The concern with freedom which has come to the fore in the new world is that which originally brought forth the Word of YHWH, to which the Bible witnesses. The concern for freedom is basic to the Christian heritage, and insofar as the new world has brought to man a greater measure of freedom, it is to be recognized as the answer of the God of the Christian faith to the perennial cry of man. Wherever the new world has brought to man freedom from human domination, freedom from famine, freedom from physical or mental handicap, freedom for the fullest possible human life, the Christian finds grounds for great rejoicing. Where the signs of bondage remain, the Christian sees a task which the Word of God is calling him to share. For the world is still waiting to be freed from the fear of war and of a suicidal nuclear holocaust.
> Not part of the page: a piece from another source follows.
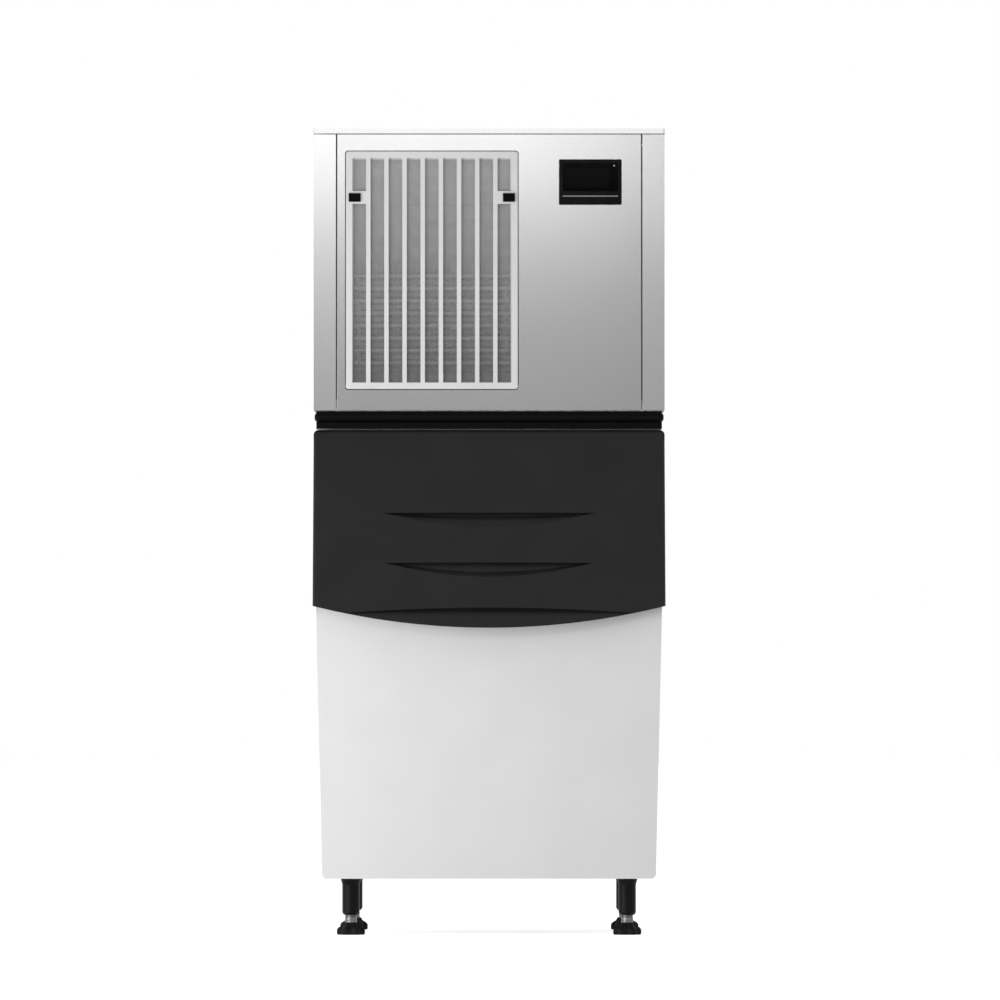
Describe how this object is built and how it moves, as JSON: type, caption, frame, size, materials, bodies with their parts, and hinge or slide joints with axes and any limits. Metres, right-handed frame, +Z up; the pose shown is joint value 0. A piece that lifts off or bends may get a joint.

There is one thing yet more basic. With all the freedoms that the new world has brought and is still bringing, there has been developing another form of bondage. It is the bondage of the human spirit. The old cultural frameworks which gave scope to the human spirit are gradually being destroyed by the new secular world itself. That which is beginning to worry our age more than anything else is the fear that human life after all is a meaningless affair. It is clearly reflected today in art, literature and music. There is the fear that there is no purpose in history after all, and that the world is an impersonal cosmic machine in which the individual lives and dies, and vanishes into oblivion, so that it makes no difference at all that he has ever lived. For this reason even the freedoms that have been won may turn stale and tasteless in the hands that have received them. Man cries out in deeper anguish than ever to be delivered from the crushing burden of the sheer meaningless of human existence. The answer to this cry comes from Him who brought the new world into being, the YHWH of Israel and the God and Father of Jesus Christ. In the Christian heritage He still sets before men the choice of life or death. From those who respond in faith and obedience to His Word of life there still comes forth the joyful shout, "Hallelujah! For YHWH our God the all-powerful has come to reign".